In that sense, the real reason for using strong crypto on user-chosen passwords is because they are secrets which belong to the user and which nobody else should be able to find out about. As such we take extraordinary measures to ensure that that secret is kept. That way it doesn't matter if their secret is that they use a weak, nonunique password. Indeed, how could you even know?
In the Ashley Madison case, of course, it turns out that there are a lot of other secrets that a database can be holding on behalf of a user that should not ever be accessible to anyone else.... but nobody's complaining that the activity history of accounts wasn't encrypted to protect customers against loss after a total data breach.
They would have read access to all of the database.
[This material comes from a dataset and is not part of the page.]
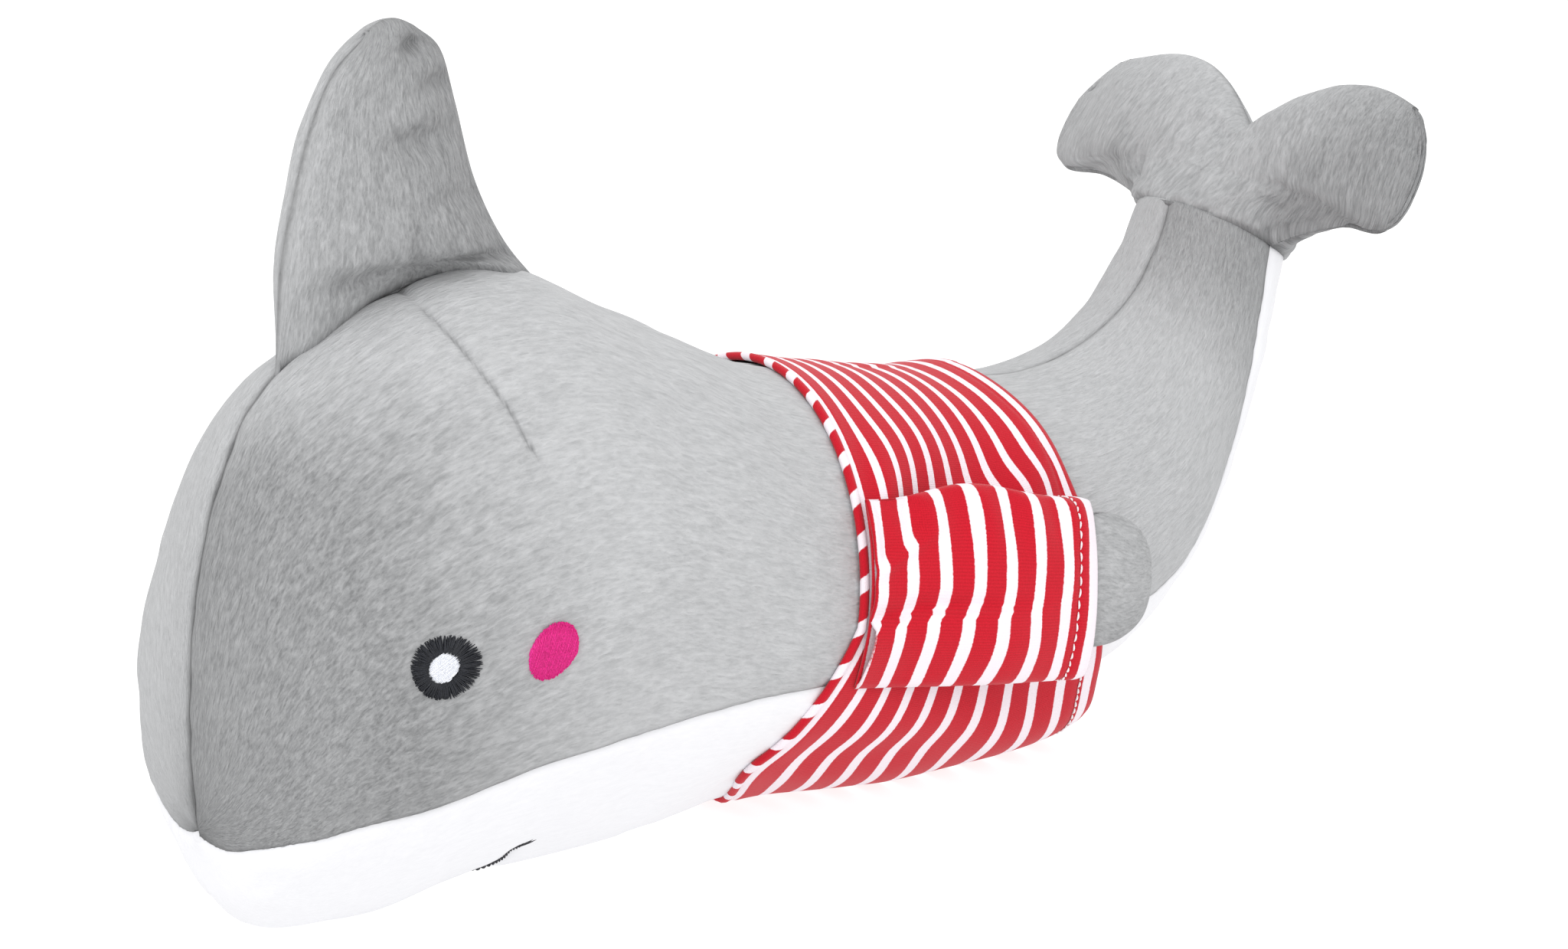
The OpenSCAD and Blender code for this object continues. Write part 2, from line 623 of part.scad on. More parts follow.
module cheek_right() {
    right_side() cheek();
}
// Smile line from cheek to cheek under the chin.
module mouth_line() {
    left = [for (k = steps(0, len(MOUTH) - 1, 20)) along(MOUTH, k)];
    right = [for (i = [len(left) - 2:-1:0]) [left[i].x, -180 - left[i].y]];
    width = 1.8;
    side = function(q, u, g) beside(q, u, 0, g);
    grid = function(g) [for (q = concat(left, right))
        [for (u = [-width / 2, 0, width / 2]) side(q, u, g)]];
    color("dimgray") grid_shell(grid(thread_h * 0.8), grid(0.05));
}

side_panel_left();
side_panel_right();
belly_panel();
torso_stuffing();
eye_ring_left();
eye_ring_right();
eye_centre_left();
eye_centre_right();
cheek_left();
cheek_right();
mouth_line();
shirt_body();
collar_band();
shirt_hem_stitch();
tail_side_left();
tail_side_right();
tail_belly();
tail_stuffing();
fluke_upper_panel();
fluke_lower_panel();
fluke_stuffing();
dorsal_panel_left();
dorsal_panel_right();
dorsal_stuffing();
fin_outer_left();
fin_outer_right();
fin_inner_left();
fin_inner_right();
fin_stuffing_left();
fin_stuffing_right();
sleeve_left();
sleeve_right();
sleeve_stitch_left();
sleeve_stitch_right();
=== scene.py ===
import sys
import json
import logging
import math
import random
from dataclasses import dataclass
from enum import Enum
from typing import Callable, Iterable, Sequence

import bmesh
import bpy
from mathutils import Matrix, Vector, noise


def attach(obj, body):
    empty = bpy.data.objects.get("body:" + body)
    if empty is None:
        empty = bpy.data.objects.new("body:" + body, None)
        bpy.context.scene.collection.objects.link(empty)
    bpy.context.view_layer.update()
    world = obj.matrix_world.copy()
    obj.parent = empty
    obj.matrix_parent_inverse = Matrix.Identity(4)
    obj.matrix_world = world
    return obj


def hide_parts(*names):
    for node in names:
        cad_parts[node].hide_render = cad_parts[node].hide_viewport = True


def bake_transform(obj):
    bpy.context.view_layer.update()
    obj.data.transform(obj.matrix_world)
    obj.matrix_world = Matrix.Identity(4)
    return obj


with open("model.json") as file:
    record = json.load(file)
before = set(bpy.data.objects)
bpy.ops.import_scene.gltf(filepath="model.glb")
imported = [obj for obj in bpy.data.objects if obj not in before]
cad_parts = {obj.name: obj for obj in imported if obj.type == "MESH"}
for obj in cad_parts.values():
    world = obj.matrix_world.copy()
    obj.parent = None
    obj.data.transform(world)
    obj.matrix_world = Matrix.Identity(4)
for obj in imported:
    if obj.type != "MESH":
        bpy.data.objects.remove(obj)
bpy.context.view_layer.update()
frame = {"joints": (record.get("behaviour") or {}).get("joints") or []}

LOG = logging.getLogger("plush_shark")
MM = 0.001
GROUND = 0.0
Place = Callable[[float, float], Vector]


class Side(Enum):
    """The shark's own left, towards +X, and right."""

    LEFT = 1
    RIGHT = -1

    @property
    def word(self) -> str:
        """The side's name as the frame's nodes spell it."""
        return self.name.lower()

    def turn(self, point: Vector) -> Vector:
        """A point of the left side, carried to this side."""
        return Vector((point.x * self.value, point.y, point.z))


# ---- Plain arithmetic ---------------------------------------------------------------


def mix(a: float, b: float, share: float) -> float:
    """The value a share of the way from a to b."""
    return a + (b - a) * share


def ease(x: float) -> float:
    """A smooth step from 0 to 1."""
    c = min(1.0, max(0.0, x))
    return c * c * (3 - 2 * c)


def bump(x: float, width: float) -> float:
    """A smooth hill of height 1 at x = 0 that has faded at about twice its width."""
    return math.exp(-((x / width) ** 2))


def along(rows: Sequence[Sequence[float]], t: float) -> list[float]:
    """Reads a smooth curve through a list of rows.

    Args:
        rows: the rows that the curve passes through.
        t: the place along them, 0 at the first row.

    Returns:
        The curve's values at that place.
    """
    last = len(rows) - 1
    i = min(last - 1, max(0, math.floor(t)))
    f = t - i
    b, c = rows[i], rows[i + 1]
    a = rows[i - 1] if i > 0 else [2 * p - q for p, q in zip(b, c)]
    d = rows[i + 2] if i < last - 1 else [2 * q - p for p, q in zip(b, c)]
    return [
        0.5 * (2 * q + (r - p) * f + (2 * p - 5 * q + 4 * r - s) * f * f + (3 * q - p - 3 * r + s) * f ** 3)
        for p, q, r, s in zip(a, b, c, d)
    ]


def softness(point: Vector, scale: float, seed: float = 0.0) -> float:
    """Smooth noise between about -1 and 1, with hills of roughly the given size in metres."""
    return noise.noise(point / scale + Vector((seed, 1.7 * seed, -seed)))


# ---- The body's surface -------------------------------------------------------------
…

However, if they also have the password, then they have they ability to impersonate that user and take actions as well.
As an example, if you're a bank, if someone gets your database of data, but the passwords are well protected, they can find out how much money you have in your account. If they get your password, too, then they can login as you and transfer your money to their offshore account.
They may not necessarily have compromised the entire system.
Consider for example, SQL injection. Alternatively, some kind of DB dump mistakenly exposed in the webroot. Neither should happen but they're real-world examples. Sometimes misconfiguration leaves you in a weird state.